In many ways, say experts, all of this underscores what the tariffs are really about — and what they are not about.
The goal of Trump’s tariff announcement was not to display mathematical precision, but to display power, Manoj Kewalramani, chairperson of the Indo-Pacific Research Programme and a China studies fellow at the Indian public policy centre Takshashila Institution, told Al Jazeera.
The tariffs are aimed at bringing countries to the negotiating table to discuss broader US economic concerns, he suggested. “Now whether that’s actually what’s going to happen as an outcome remains to be seen.”
It is also unclear whether the US is open to negotiations. While Trump’s close aide billionaire Elon Musk has expressed hopes for “a zero-tariff situation” between the US and Europe, Commerce Secretary Howard Lutnick has said the tariffs are here to stay.
“Trade policy, particularly in goods, is part of a long-term framework shaped by decades of negotiated multilateral and bilateral commitments. Attempting to reframe it as a series of ad hoc deals, driven by perceived imbalances in goods trade alone, risks replacing a positive-sum system with a zero-sum logic,” said Lopes.

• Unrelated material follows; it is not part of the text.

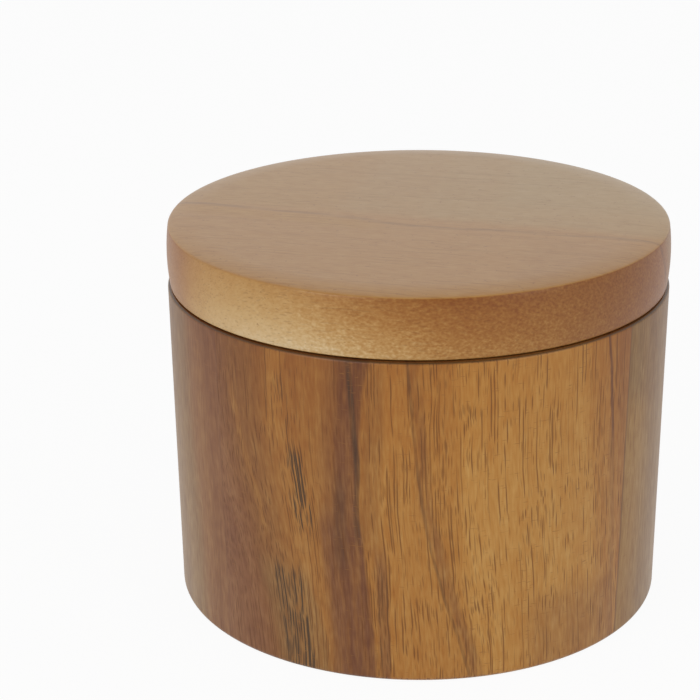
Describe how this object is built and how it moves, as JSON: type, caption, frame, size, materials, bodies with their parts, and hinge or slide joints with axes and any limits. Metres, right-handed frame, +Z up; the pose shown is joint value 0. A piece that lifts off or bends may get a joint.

Ultimately, Kewalramani said, Trump’s stated goal is to reindustrialise the US and create jobs. “I don’t think the tariff policy is aimed at achieving one goal, but instead was a silver bullet thought in Trump’s head,” he said.
“Maybe to some extent, it will stimulate industry, but it won’t bring back the jobs that went away 35 years ago,” Kewalramani said.
What it will do, he said, is reduce overall trade. “If Trump wants to see that as a reduction of deficit, fair enough.”